Practical checklist: choosing fonts that build trust for your nonprofit

  • ✅ Pick one heading font and one body font no more than two typefaces total
  • ✅ Choose fonts from trusted sources like Google Fonts to avoid licensing issues
  • ✅ Set body text to at least 16px with a line-height between 1.5 and 1.7
  • ✅ Use dark text on a light background (minimum 4.5:1 contrast ratio)
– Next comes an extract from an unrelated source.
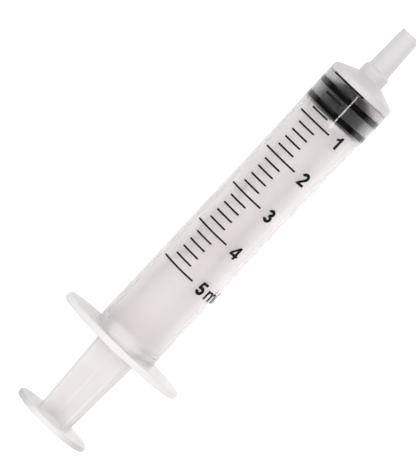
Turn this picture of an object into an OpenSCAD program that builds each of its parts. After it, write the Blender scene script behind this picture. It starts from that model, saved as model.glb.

  • ✅ Test your font choices on both desktop and mobile before launching
  • ✅ Avoid decorative, novelty, or overly thin typefaces for any text that carries your message
  • ✅ Make sure your fonts reflect your nonprofit's personality warm and community-focused, or authoritative and research-driven
  • ✅ Pair a serif with a sans-serif for clear visual hierarchy
  • ✅ Run a five-second test with someone unfamiliar with your organization
  • ✅ Document your font choices in a simple brand guide so every team member uses them consistently

Next step: Pull up your nonprofit's homepage right now. Set a timer for five seconds. Look at the page, then close it. Ask yourself: did the text feel trustworthy, readable, and professional? If the answer is anything less than a clear yes, start by swapping your body font to one of the options listed above and adjusting your line spacing. Small typographic changes cost nothing and can meaningfully improve how donors perceive your organization.